Unser Ansatz ist ein poli­tis­ch­er Ansatz. Die Opfer­per­spek­tive betreut Men­schen, die Opfer recht­sex­tremer oder ras­sis­tis­ch­er Gewalt wur­den. Dabei ist unser Name Pro­gramm: Wir wollen in der öffentlichen Diskus­sion die Per­spek­tive der Opfer stärk­er in den Vorder­grund rück­en. Wir machen den Betrof­fe­nen prak­tis­che Ange­bote, die von Hil­fe in rechtlichen Fragestel­lun­gen und der Unter­stützung bei Behör­dengän­gen über die Ver­mit­tlung von psy­chother­a­peutis­ch­er Hil­fe bis hin zur Begleitung bei Gerichtsver­fahren reicht.

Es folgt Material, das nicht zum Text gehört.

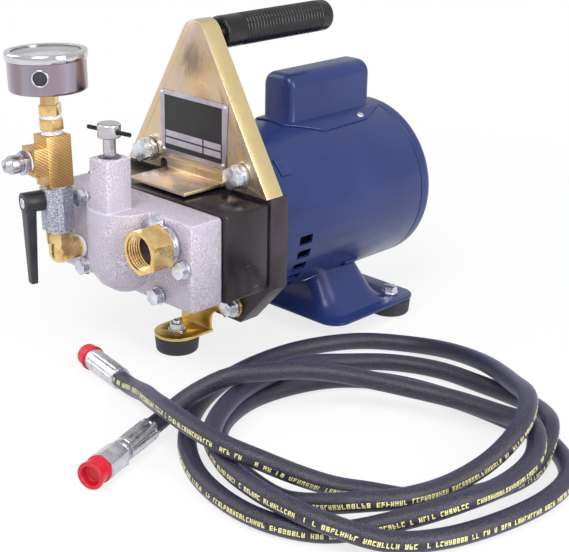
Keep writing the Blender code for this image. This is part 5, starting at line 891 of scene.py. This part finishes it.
def rounded_ring(half, low_y, high_y, radius, z):
    """The points of a rectangle with round corners, at one height."""
    points = []
    corners = ((half, low_y, -90), (half, high_y, 0), (-half, high_y, 90), (-half, low_y, 180))
    for x, y, first in corners:
        cx = x - math.copysign(radius, x)
        cy = y + (radius if y == low_y else -radius)
        for turn in quarter(CORNER_STEPS):
            a = math.radians(first) + turn
            points.append((cx + radius * math.cos(a), cy + radius * math.sin(a), z))
    return points


def pressed_dome(name, inset, low):
    """The base's raised middle, with a soft foot; inset draws it in by the sheet."""
    rings = [rounded_ring(DOME_HALF + DOME_FOOT - inset, DOME_FRONT - DOME_FOOT + inset,
                          DOME_REAR + DOME_FOOT - inset, DOME_CORNER, low)]
    for i in range(DOME_STEPS + 1):
        t = (i / DOME_STEPS) ** 2
        flare = DOME_FOOT * max(0.0, 1 - t / DOME_FLARE) ** 2 - inset
        half = DOME_HALF + (DOME_TOP_HALF - DOME_HALF) * t + flare
        front = DOME_FRONT + (DOME_TOP_FRONT - DOME_FRONT) * t - flare
        rear = DOME_REAR + (DOME_TOP_REAR - DOME_REAR) * t + flare
        rings.append(rounded_ring(half, front, rear, DOME_CORNER, BASE_TOP - inset + DOME_HEIGHT * t))
    return loft(name, rings)


def make_base():
    end = BASE_START + BASE_LENGTH
    under = BASE_TOP - SHEET - OVERRUN
    rings = [rounded_ring(BASE_HALF, BASE_START, end, BASE_CORNER, z) for z in (BASE_TOP - SHEET, BASE_TOP)]
    base = soften(loft('motor_base_skin', rings), 0.0008, 2)
    combine(base, pressed_dome('dome', 0.0, BASE_TOP - SHEET / 2), 'UNION')
    cut(base, pressed_dome('hollow', SHEET, under))
    cut(base, rod('seat', SHELL_RADIUS + GAP, BASE_START - OVERRUN, end + OVERRUN, FINE, 'Y', MOTOR_AT))
    for _, x, y in FEET[1:]:
        cut(base, rod('stud_hole', FOOT_HOLE, under, BASE_TOP + OVERRUN, SMALL, at=(x, y, 0)))
    show(base, 'motor_enamel', 'motor_base')


def make_shell_tabs():
    """The pressed lip near the shell's front and the weld tabs above the base."""
    places = (('shell_lip', 44.5, 0.044, 0.006, 0.0075, 0.0016),
              ('weld_tab_right', -46, 0.13, 0.008, 0.0032, 0.0018),
              ('weld_tab_left', 226, 0.13, 0.008, 0.0032, 0.0018))
    for name, angle, y, half, wide, high in places:
        tab = box(name, (SHELL_RADIUS - 0.0008, y - half, -wide), (SHELL_RADIUS + high, y + half, wide))
        show(round_motor(soften(tab, 0.0009, 3), -angle), 'motor_enamel')


def make_cover_screws():
    radius = 0.0036
    foot = 0.0722
    edge = 0.0731
    top = 0.0741
    outline = ((0, foot), (radius, foot), (radius, edge), (radius / 2, top), (0, top))
    for side, lean in (('right', 22), ('left', -22)):
        screw = turned(f'cover_screw_{side}', rounded(outline, 0.0009, 3), SMALL * 2)
        cut(screw, box('slot', (-0.0005, -0.005, top - 0.0005), (0.0005, 0.005, 0.08)))
        screw.data.transform(Matrix.Translation((0, 0.1625, AXIS)) @ turning(lean, 'Y') @ turning(35, 'Z'))
        show(screw, 'zinc_plate')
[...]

Gle­ichzeit­ig bemühen wir uns aber auch, lokale Ini­tia­tiv­en gegen Rechts zu unter­stützen und zu vernetzen.

In Witt­stock haben wir ver­sucht, diesen Ansatz präven­tiv umzuset­zen, denn es war abse­hbar, dass es zu erneuten Angrif­f­en kom­men würde. Wir woll­ten nicht erst aktiv wer­den, wenn etwas passiert ist, son­dern schon vorher Kon­takt zu den Men­schen aufzubauen. Deshalb haben wir schon im Vor­feld Vertretern der Stadt und von gesellschaftlichen Grup­pen auf die Sit­u­a­tion der Rus­s­land­deutschen aufmerk­sam gemacht. Das Konzept ist lei­der nur ein Stück weit aufgegangen.